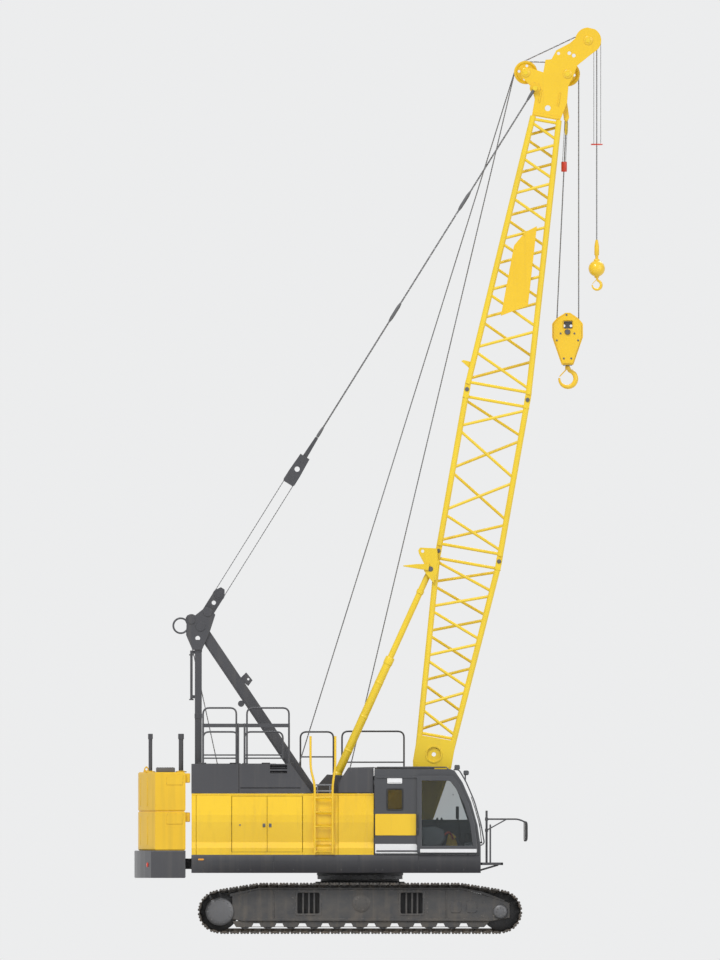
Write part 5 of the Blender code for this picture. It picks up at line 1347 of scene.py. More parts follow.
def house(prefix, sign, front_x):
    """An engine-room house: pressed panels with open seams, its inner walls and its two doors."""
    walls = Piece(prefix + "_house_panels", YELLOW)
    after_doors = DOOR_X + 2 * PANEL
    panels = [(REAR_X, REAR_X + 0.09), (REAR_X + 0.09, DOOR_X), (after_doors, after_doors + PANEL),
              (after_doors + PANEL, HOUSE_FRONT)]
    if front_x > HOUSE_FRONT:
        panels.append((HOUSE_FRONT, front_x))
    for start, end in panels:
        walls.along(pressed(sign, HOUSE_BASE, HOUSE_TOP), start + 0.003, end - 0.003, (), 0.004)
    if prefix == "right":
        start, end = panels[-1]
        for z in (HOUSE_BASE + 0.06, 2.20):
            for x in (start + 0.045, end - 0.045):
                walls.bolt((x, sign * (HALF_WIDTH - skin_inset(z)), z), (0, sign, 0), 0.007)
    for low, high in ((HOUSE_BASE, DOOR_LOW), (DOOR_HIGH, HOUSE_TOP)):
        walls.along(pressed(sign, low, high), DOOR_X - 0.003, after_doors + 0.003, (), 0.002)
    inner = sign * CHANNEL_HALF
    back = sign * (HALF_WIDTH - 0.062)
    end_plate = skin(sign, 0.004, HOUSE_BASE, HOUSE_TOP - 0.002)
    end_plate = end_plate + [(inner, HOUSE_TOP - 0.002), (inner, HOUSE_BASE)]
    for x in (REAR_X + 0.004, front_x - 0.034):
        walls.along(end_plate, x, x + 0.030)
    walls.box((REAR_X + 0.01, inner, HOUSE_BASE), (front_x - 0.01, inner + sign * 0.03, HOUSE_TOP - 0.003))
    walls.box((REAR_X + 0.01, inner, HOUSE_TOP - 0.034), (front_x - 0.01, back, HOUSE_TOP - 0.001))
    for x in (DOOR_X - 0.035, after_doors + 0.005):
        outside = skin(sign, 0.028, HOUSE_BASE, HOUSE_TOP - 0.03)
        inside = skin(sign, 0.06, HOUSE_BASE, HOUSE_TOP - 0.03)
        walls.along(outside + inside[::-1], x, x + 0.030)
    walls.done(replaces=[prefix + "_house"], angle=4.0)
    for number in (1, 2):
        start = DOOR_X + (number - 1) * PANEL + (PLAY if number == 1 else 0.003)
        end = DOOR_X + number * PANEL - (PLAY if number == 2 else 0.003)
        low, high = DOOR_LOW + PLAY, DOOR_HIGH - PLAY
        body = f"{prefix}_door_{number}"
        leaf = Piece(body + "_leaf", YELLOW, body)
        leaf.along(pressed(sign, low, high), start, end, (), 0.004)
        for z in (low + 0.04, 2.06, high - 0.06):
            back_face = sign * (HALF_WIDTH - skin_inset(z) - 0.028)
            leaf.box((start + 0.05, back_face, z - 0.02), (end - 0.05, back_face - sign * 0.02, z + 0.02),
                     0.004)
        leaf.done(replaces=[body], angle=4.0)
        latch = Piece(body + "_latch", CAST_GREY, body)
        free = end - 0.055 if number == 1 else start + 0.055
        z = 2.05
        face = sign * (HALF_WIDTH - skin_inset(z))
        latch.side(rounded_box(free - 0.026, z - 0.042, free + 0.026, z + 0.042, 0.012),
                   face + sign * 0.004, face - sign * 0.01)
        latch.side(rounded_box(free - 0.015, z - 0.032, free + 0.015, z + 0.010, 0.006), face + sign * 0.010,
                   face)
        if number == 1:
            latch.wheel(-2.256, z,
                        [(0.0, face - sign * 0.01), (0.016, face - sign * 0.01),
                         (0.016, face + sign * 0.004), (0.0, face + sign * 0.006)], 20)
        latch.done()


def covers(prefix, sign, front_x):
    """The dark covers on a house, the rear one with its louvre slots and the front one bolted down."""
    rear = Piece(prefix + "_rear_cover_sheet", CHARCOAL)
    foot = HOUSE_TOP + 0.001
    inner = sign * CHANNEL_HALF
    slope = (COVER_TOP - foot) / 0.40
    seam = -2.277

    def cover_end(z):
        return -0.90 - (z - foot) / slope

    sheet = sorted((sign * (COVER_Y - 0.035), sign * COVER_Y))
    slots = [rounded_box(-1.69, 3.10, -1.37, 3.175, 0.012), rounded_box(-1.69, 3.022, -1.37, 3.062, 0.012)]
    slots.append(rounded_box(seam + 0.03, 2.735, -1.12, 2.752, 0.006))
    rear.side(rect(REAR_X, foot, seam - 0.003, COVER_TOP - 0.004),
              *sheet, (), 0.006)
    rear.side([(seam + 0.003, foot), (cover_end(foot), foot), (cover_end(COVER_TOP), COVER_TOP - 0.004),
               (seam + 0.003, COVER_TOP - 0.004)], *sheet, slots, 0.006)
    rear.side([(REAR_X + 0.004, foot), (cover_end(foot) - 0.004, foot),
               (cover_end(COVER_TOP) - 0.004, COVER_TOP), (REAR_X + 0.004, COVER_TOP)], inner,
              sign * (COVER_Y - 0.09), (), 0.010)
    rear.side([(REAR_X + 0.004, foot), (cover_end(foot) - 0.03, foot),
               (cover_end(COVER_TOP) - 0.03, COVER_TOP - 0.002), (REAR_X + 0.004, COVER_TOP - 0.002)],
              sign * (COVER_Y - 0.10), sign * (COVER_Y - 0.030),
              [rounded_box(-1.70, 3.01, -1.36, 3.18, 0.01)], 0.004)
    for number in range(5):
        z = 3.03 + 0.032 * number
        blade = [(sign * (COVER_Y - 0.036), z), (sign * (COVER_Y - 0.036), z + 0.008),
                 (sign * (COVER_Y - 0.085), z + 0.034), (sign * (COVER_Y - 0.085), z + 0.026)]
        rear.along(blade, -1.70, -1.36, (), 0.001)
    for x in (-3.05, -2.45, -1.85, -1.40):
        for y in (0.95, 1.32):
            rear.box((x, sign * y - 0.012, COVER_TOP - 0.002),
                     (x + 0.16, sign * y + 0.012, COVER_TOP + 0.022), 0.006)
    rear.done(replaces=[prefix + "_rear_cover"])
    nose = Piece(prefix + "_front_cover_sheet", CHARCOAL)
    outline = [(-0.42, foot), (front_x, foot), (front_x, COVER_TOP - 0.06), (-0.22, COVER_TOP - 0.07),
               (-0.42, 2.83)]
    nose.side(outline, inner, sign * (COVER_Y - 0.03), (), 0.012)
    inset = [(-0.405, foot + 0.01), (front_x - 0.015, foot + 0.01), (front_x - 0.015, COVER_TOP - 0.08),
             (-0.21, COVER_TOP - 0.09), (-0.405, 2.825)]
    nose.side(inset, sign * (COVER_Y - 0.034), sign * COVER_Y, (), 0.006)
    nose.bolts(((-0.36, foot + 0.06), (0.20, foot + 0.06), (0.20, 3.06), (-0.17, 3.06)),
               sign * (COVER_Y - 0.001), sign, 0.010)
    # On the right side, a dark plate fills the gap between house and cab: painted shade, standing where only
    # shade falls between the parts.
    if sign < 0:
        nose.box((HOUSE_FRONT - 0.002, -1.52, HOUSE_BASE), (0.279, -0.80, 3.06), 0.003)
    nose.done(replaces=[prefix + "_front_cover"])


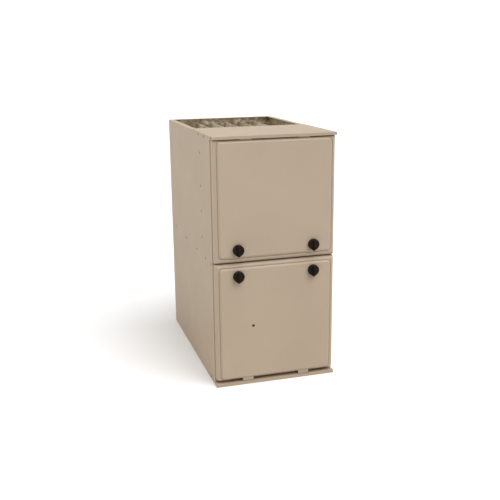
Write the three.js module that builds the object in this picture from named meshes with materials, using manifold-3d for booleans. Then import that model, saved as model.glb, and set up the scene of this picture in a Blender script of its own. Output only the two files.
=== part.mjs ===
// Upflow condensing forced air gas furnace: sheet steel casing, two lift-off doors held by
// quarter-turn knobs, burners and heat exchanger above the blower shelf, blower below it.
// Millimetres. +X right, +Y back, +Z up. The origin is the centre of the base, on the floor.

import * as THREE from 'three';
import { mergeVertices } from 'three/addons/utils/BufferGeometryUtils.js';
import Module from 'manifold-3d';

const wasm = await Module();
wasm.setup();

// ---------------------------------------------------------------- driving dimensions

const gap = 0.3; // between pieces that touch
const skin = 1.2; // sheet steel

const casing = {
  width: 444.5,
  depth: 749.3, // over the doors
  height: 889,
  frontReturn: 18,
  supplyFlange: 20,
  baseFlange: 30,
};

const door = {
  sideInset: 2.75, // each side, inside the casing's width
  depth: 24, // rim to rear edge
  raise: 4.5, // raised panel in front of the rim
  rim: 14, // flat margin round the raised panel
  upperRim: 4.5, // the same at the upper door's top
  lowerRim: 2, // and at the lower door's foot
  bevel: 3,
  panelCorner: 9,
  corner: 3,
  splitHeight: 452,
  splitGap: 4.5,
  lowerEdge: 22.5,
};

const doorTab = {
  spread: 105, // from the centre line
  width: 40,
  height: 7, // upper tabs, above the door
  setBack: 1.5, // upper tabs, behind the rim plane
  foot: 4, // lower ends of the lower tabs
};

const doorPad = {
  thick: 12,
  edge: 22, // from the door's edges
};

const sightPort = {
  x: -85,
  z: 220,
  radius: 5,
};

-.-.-

What to do - Note each line of the entries that has "picture" in it, and copy those lines.

Written response -
Write part 5 of the Blender code for this picture. It picks up at line 1347 of scene.py. More parts follow.
Write the three.js module that builds the object in this picture from named meshes with materials, using manifold-3d for booleans. Then import that model, saved as model.glb, and set up the scene of this picture in a Blender script of its own. Output only the two files.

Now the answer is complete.